[CAD and scene scripts]
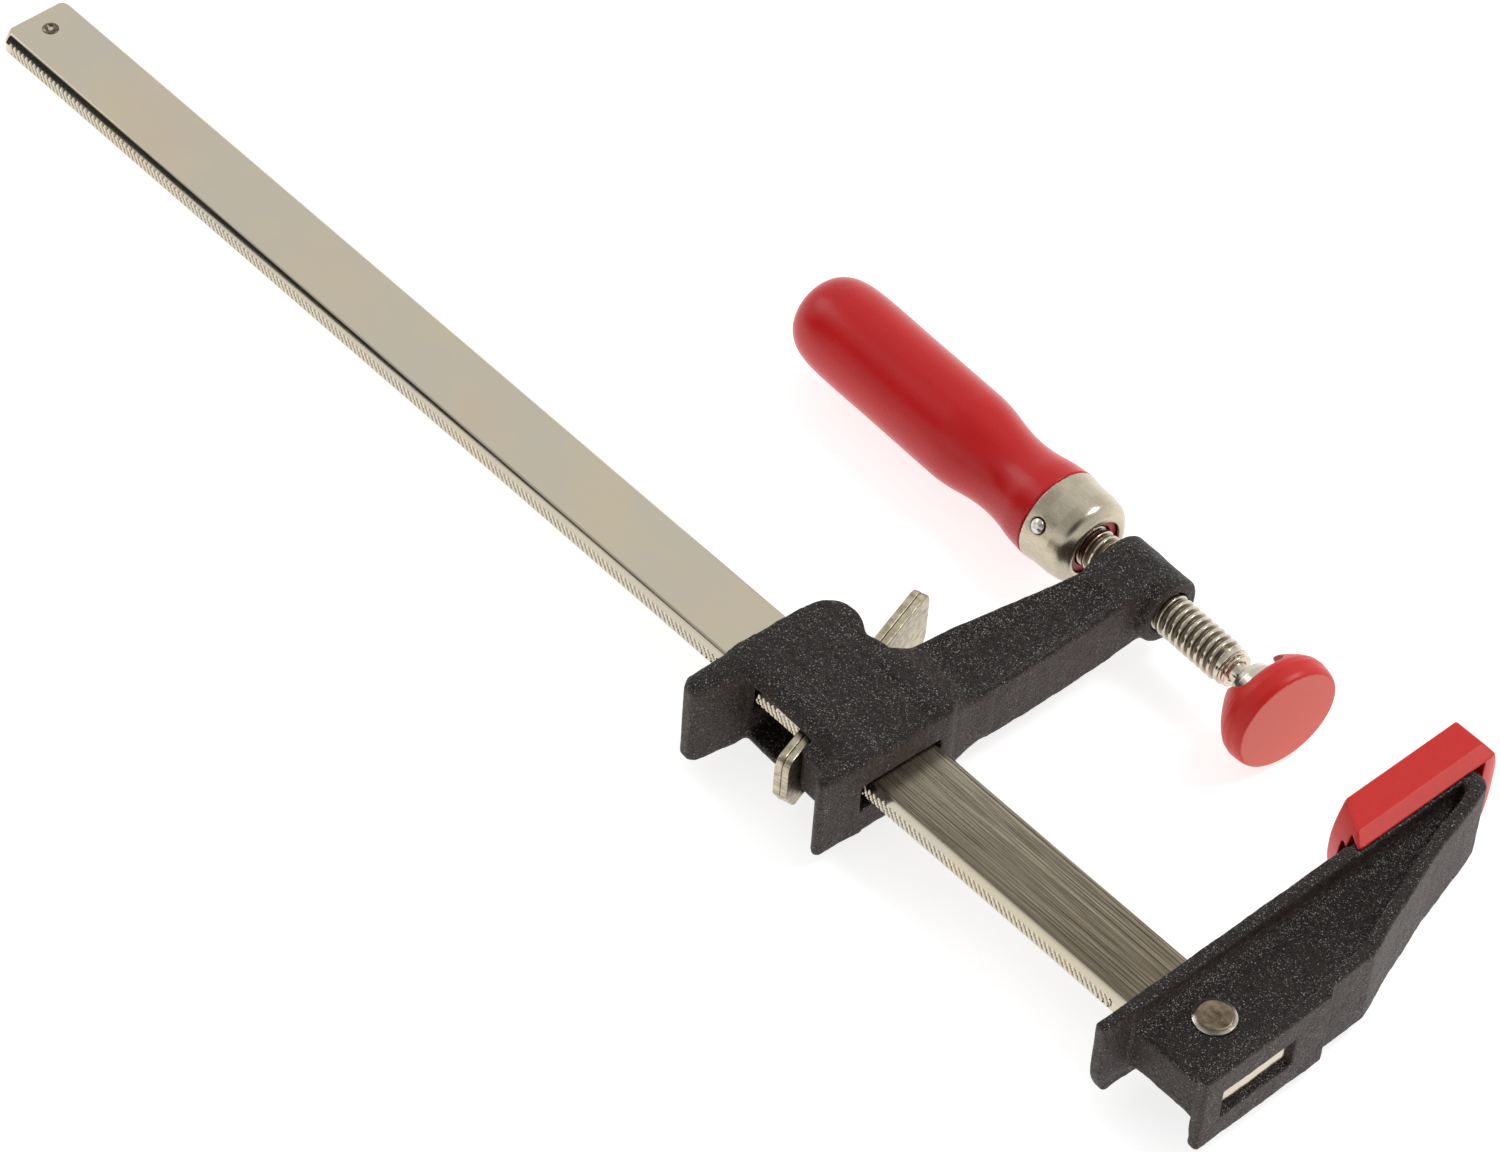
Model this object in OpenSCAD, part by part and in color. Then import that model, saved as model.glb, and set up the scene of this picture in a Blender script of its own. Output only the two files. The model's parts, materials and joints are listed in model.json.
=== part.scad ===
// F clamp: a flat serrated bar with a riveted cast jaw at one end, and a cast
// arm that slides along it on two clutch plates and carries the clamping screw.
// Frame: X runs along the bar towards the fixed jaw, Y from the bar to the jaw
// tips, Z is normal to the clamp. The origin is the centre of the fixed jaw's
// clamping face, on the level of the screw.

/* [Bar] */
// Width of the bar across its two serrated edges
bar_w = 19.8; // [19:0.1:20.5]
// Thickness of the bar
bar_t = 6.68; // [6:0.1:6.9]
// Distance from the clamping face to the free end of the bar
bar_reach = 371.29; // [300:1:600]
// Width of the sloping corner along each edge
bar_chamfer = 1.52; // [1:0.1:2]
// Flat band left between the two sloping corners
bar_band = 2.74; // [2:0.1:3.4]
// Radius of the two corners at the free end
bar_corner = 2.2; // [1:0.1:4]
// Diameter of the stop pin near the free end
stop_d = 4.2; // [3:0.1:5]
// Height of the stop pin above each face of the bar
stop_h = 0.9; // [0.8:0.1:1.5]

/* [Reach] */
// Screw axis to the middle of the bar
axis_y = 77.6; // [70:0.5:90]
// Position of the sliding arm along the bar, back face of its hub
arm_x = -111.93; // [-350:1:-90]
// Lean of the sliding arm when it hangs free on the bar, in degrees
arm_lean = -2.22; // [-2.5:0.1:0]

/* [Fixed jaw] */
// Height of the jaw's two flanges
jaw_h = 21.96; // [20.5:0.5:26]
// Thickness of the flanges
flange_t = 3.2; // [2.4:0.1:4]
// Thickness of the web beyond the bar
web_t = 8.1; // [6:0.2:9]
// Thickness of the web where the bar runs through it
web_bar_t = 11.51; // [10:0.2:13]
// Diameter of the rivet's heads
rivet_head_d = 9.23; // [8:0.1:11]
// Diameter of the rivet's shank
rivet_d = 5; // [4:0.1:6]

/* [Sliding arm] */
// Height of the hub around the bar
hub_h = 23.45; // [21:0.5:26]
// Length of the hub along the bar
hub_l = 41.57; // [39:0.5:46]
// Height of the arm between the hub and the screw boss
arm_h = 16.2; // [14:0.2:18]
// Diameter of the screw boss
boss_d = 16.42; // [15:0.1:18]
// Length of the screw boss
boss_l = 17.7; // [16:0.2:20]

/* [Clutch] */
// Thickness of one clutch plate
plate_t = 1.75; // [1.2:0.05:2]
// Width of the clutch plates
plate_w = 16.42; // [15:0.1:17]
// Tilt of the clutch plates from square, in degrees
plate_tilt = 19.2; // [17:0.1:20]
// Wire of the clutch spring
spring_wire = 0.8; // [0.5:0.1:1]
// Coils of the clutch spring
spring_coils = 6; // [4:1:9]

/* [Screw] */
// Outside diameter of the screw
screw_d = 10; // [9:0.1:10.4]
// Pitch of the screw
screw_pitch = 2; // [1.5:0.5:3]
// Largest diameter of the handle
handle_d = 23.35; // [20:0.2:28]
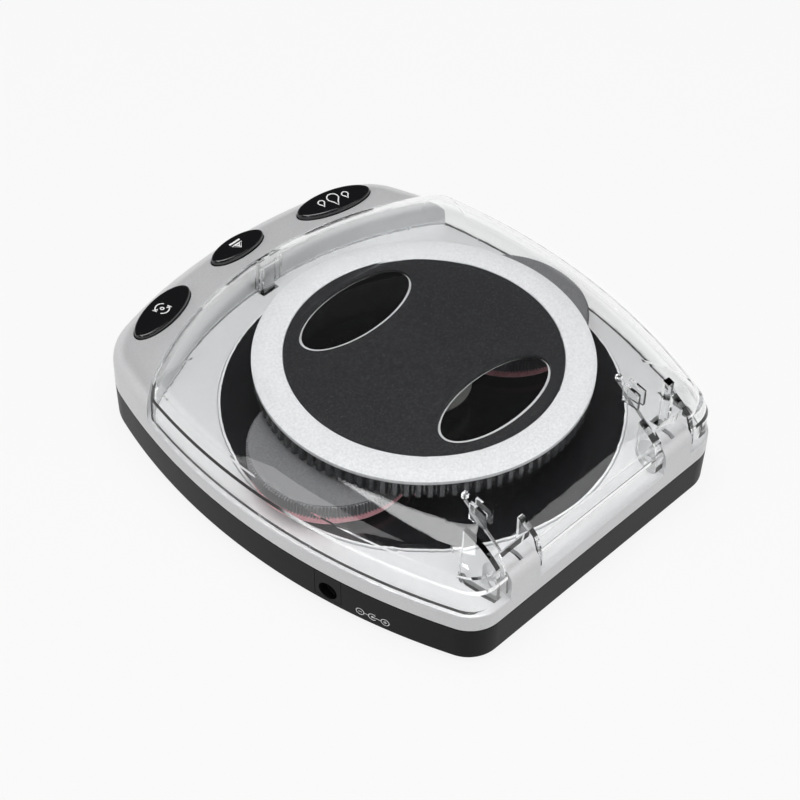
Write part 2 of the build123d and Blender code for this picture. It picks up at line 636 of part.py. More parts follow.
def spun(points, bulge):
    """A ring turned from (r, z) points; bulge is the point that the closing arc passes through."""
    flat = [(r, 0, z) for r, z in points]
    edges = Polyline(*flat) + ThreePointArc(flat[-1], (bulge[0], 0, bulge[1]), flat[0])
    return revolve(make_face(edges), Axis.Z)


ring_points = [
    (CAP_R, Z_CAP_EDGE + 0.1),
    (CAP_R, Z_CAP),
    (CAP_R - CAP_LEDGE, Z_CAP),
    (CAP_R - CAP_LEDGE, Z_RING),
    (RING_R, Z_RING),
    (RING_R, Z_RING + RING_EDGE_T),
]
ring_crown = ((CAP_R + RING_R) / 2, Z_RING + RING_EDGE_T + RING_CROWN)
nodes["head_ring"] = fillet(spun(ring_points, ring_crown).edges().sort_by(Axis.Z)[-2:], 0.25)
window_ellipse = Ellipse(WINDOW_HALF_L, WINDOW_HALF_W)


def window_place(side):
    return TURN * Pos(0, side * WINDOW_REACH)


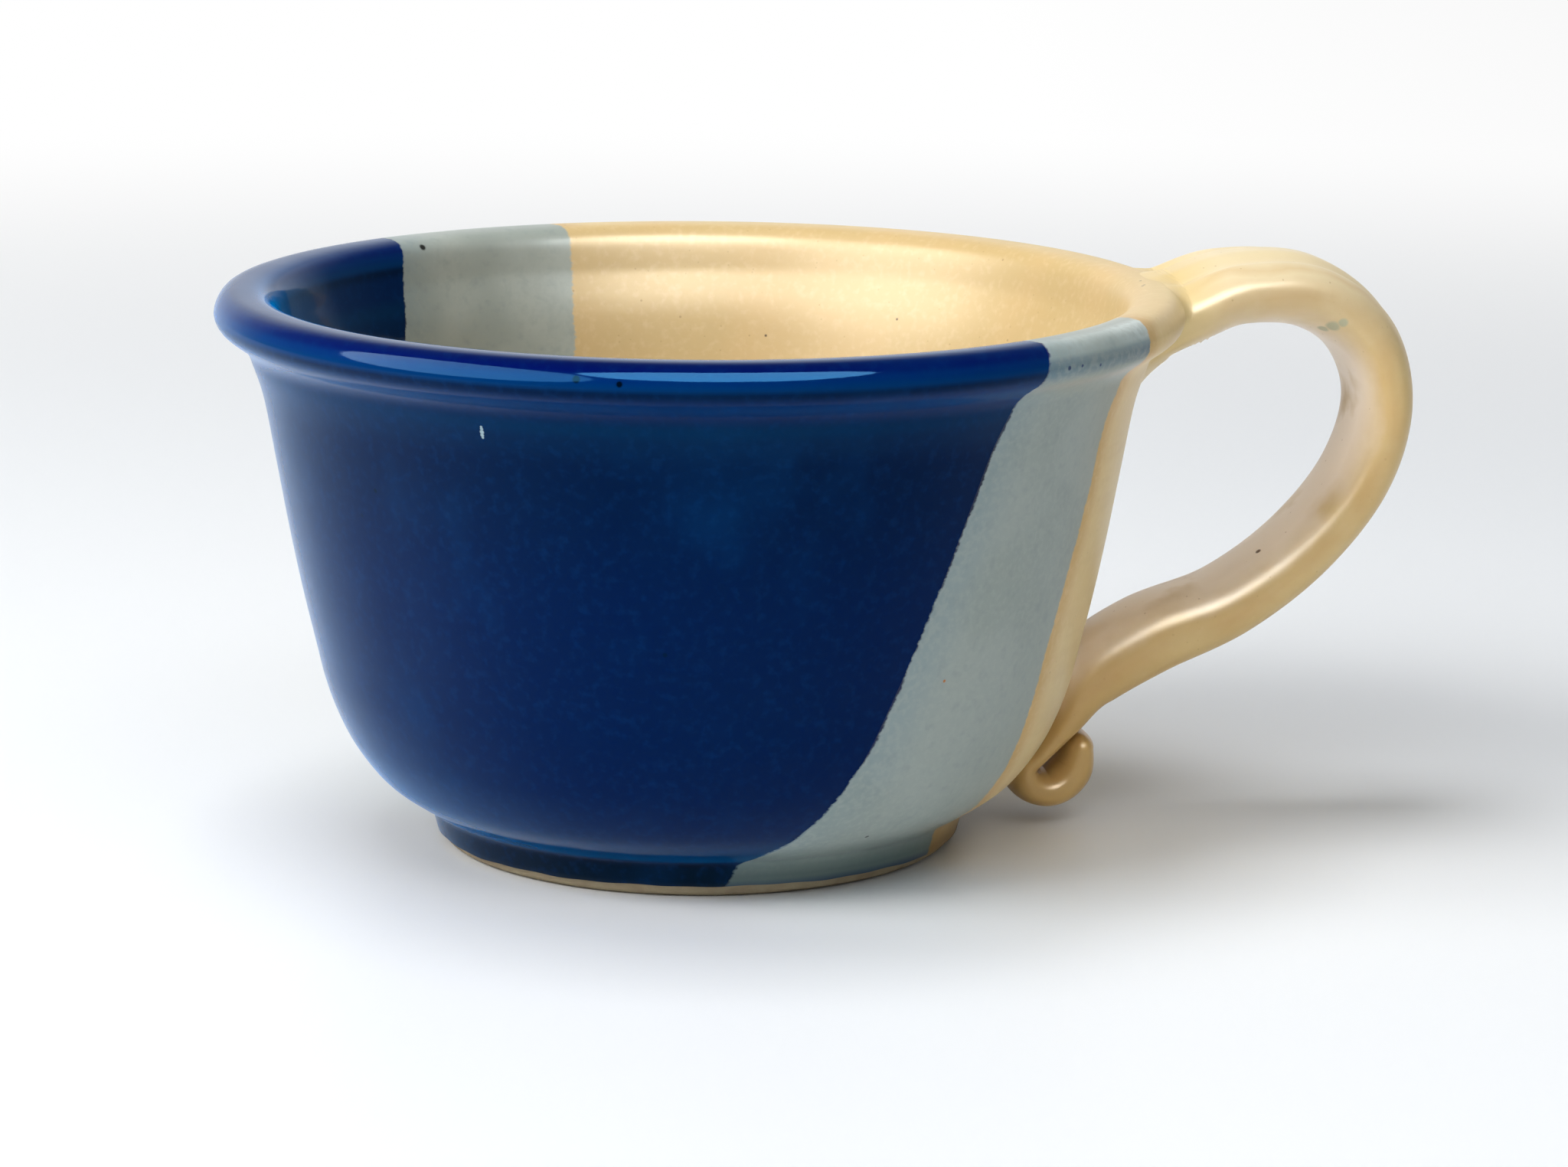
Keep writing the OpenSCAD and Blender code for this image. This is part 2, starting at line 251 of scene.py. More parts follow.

Direction: Output the entries exactly.

The reply:
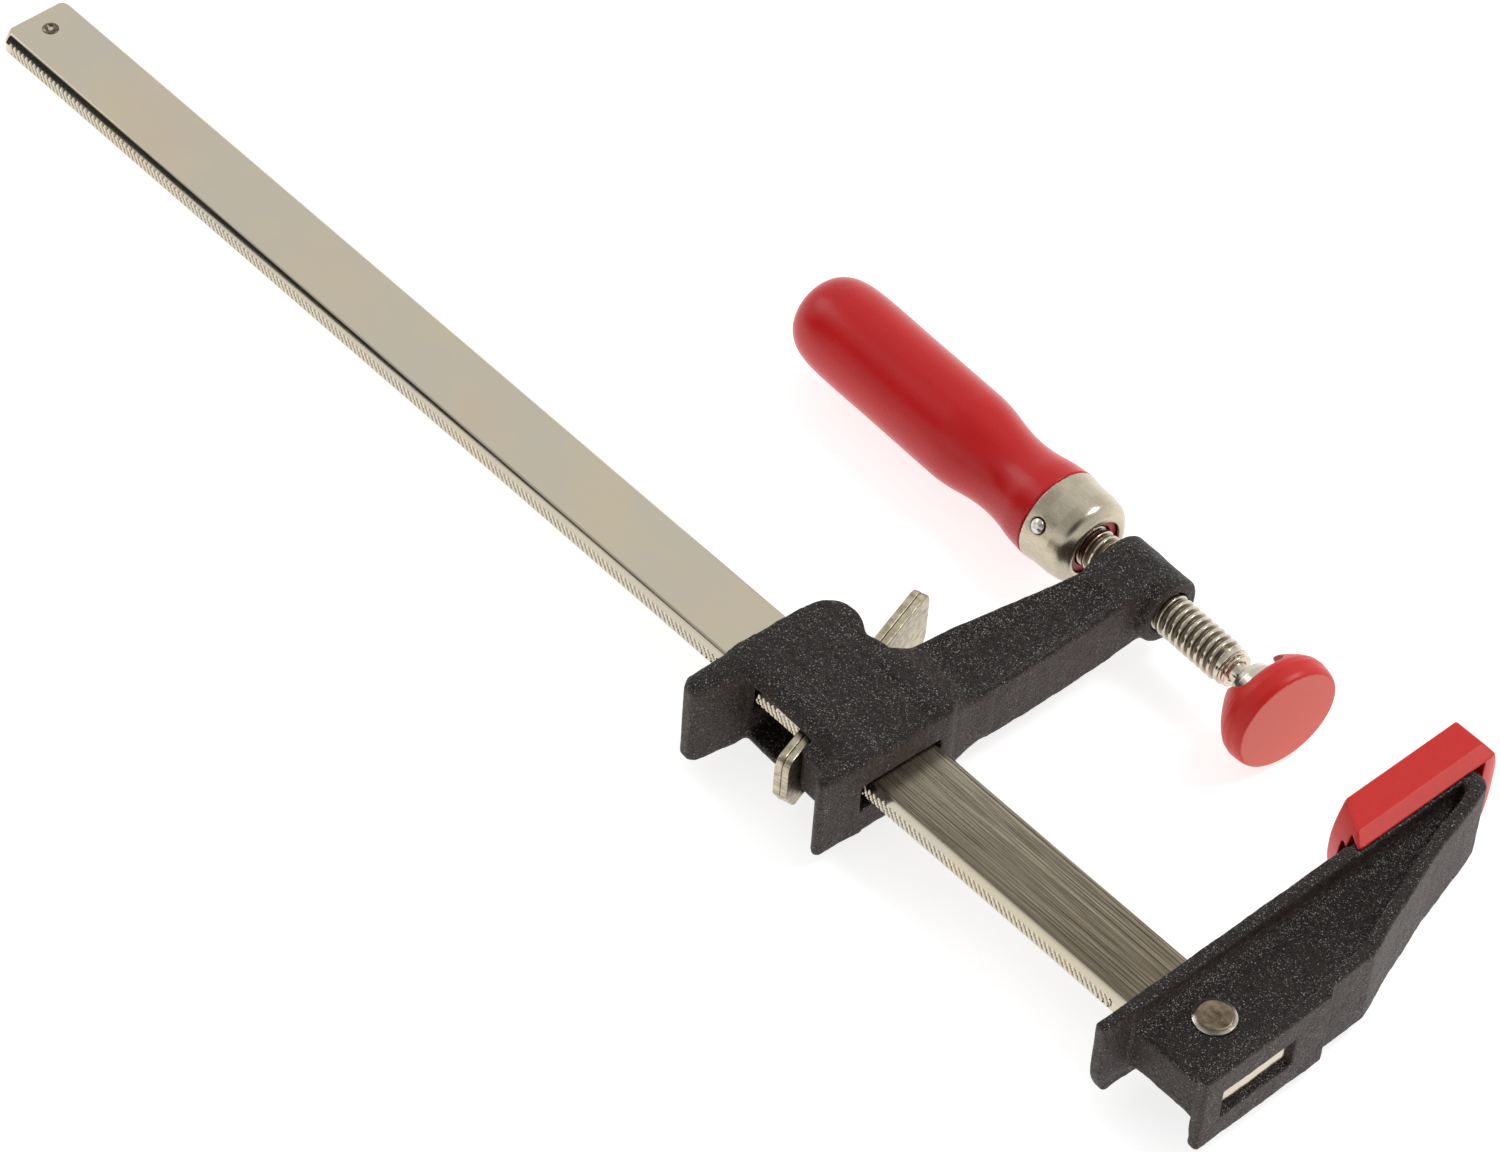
Model this object in OpenSCAD, part by part and in color. Then import that model, saved as model.glb, and set up the scene of this picture in a Blender script of its own. Output only the two files. The model's parts, materials and joints are listed in model.json.
=== part.scad ===
// F clamp: a flat serrated bar with a riveted cast jaw at one end, and a cast
// arm that slides along it on two clutch plates and carries the clamping screw.
// Frame: X runs along the bar towards the fixed jaw, Y from the bar to the jaw
// tips, Z is normal to the clamp. The origin is the centre of the fixed jaw's
// clamping face, on the level of the screw.

/* [Bar] */
// Width of the bar across its two serrated edges
bar_w = 19.8; // [19:0.1:20.5]
// Thickness of the bar
bar_t = 6.68; // [6:0.1:6.9]
// Distance from the clamping face to the free end of the bar
bar_reach = 371.29; // [300:1:600]
// Width of the sloping corner along each edge
bar_chamfer = 1.52; // [1:0.1:2]
// Flat band left between the two sloping corners
bar_band = 2.74; // [2:0.1:3.4]
// Radius of the two corners at the free end
bar_corner = 2.2; // [1:0.1:4]
// Diameter of the stop pin near the free end
stop_d = 4.2; // [3:0.1:5]
// Height of the stop pin above each face of the bar
stop_h = 0.9; // [0.8:0.1:1.5]

/* [Reach] */
// Screw axis to the middle of the bar
axis_y = 77.6; // [70:0.5:90]
// Position of the sliding arm along the bar, back face of its hub
arm_x = -111.93; // [-350:1:-90]
// Lean of the sliding arm when it hangs free on the bar, in degrees
arm_lean = -2.22; // [-2.5:0.1:0]

/* [Fixed jaw] */
// Height of the jaw's two flanges
jaw_h = 21.96; // [20.5:0.5:26]
// Thickness of the flanges
flange_t = 3.2; // [2.4:0.1:4]
// Thickness of the web beyond the bar
web_t = 8.1; // [6:0.2:9]
// Thickness of the web where the bar runs through it
web_bar_t = 11.51; // [10:0.2:13]
// Diameter of the rivet's heads
rivet_head_d = 9.23; // [8:0.1:11]
// Diameter of the rivet's shank
rivet_d = 5; // [4:0.1:6]

/* [Sliding arm] */
// Height of the hub around the bar
hub_h = 23.45; // [21:0.5:26]
// Length of the hub along the bar
hub_l = 41.57; // [39:0.5:46]
// Height of the arm between the hub and the screw boss
arm_h = 16.2; // [14:0.2:18]
// Diameter of the screw boss
boss_d = 16.42; // [15:0.1:18]
// Length of the screw boss
boss_l = 17.7; // [16:0.2:20]

/* [Clutch] */
// Thickness of one clutch plate
plate_t = 1.75; // [1.2:0.05:2]
// Width of the clutch plates
plate_w = 16.42; // [15:0.1:17]
// Tilt of the clutch plates from square, in degrees
plate_tilt = 19.2; // [17:0.1:20]
// Wire of the clutch spring
spring_wire = 0.8; // [0.5:0.1:1]
// Coils of the clutch spring
spring_coils = 6; // [4:1:9]

/* [Screw] */
// Outside diameter of the screw
screw_d = 10; // [9:0.1:10.4]
// Pitch of the screw
screw_pitch = 2; // [1.5:0.5:3]
// Largest diameter of the handle
handle_d = 23.35; // [20:0.2:28]
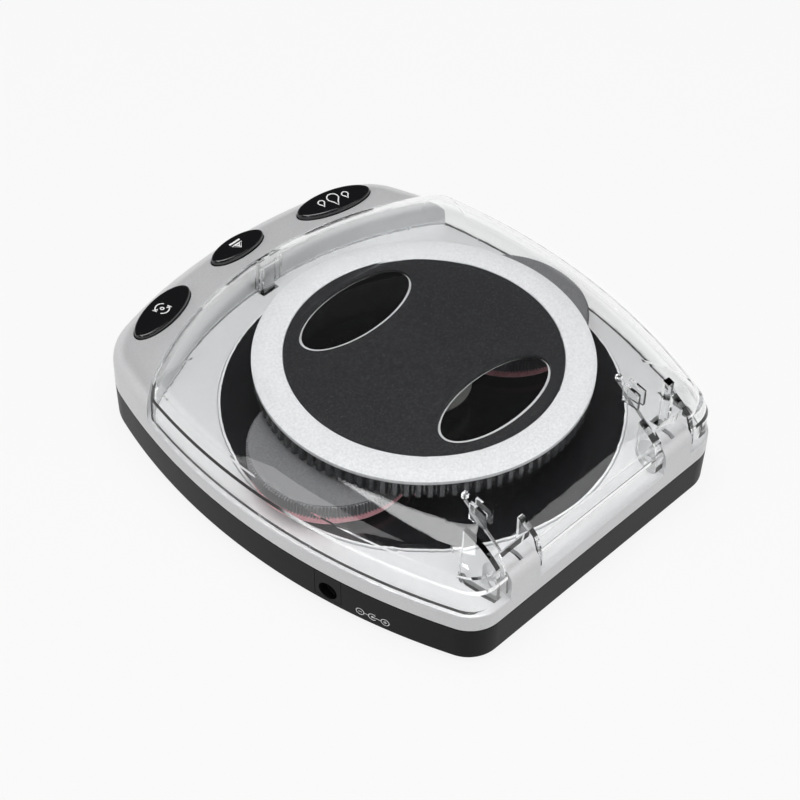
Write part 2 of the build123d and Blender code for this picture. It picks up at line 636 of part.py. More parts follow.
def spun(points, bulge):
    """A ring turned from (r, z) points; bulge is the point that the closing arc passes through."""
    flat = [(r, 0, z) for r, z in points]
    edges = Polyline(*flat) + ThreePointArc(flat[-1], (bulge[0], 0, bulge[1]), flat[0])
    return revolve(make_face(edges), Axis.Z)


ring_points = [
    (CAP_R, Z_CAP_EDGE + 0.1),
    (CAP_R, Z_CAP),
    (CAP_R - CAP_LEDGE, Z_CAP),
    (CAP_R - CAP_LEDGE, Z_RING),
    (RING_R, Z_RING),
    (RING_R, Z_RING + RING_EDGE_T),
]
ring_crown = ((CAP_R + RING_R) / 2, Z_RING + RING_EDGE_T + RING_CROWN)
nodes["head_ring"] = fillet(spun(ring_points, ring_crown).edges().sort_by(Axis.Z)[-2:], 0.25)
window_ellipse = Ellipse(WINDOW_HALF_L, WINDOW_HALF_W)


def window_place(side):
    return TURN * Pos(0, side * WINDOW_REACH)


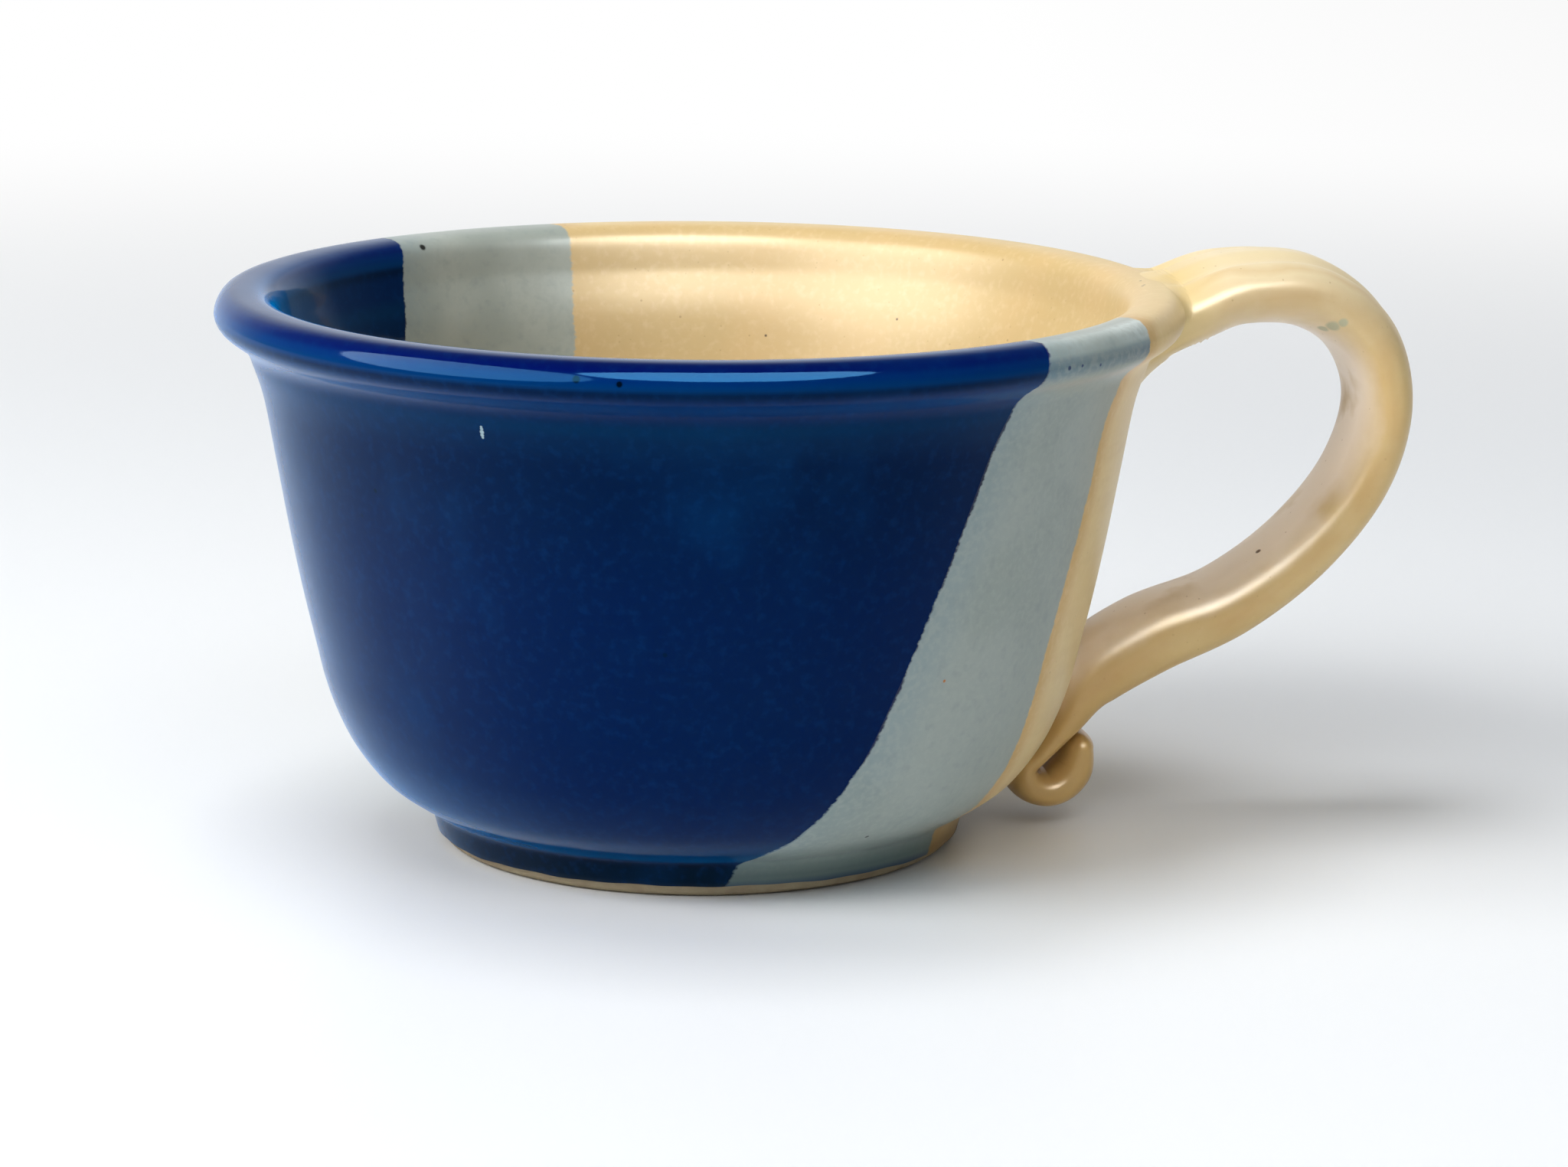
Keep writing the OpenSCAD and Blender code for this image. This is part 2, starting at line 251 of scene.py. More parts follow.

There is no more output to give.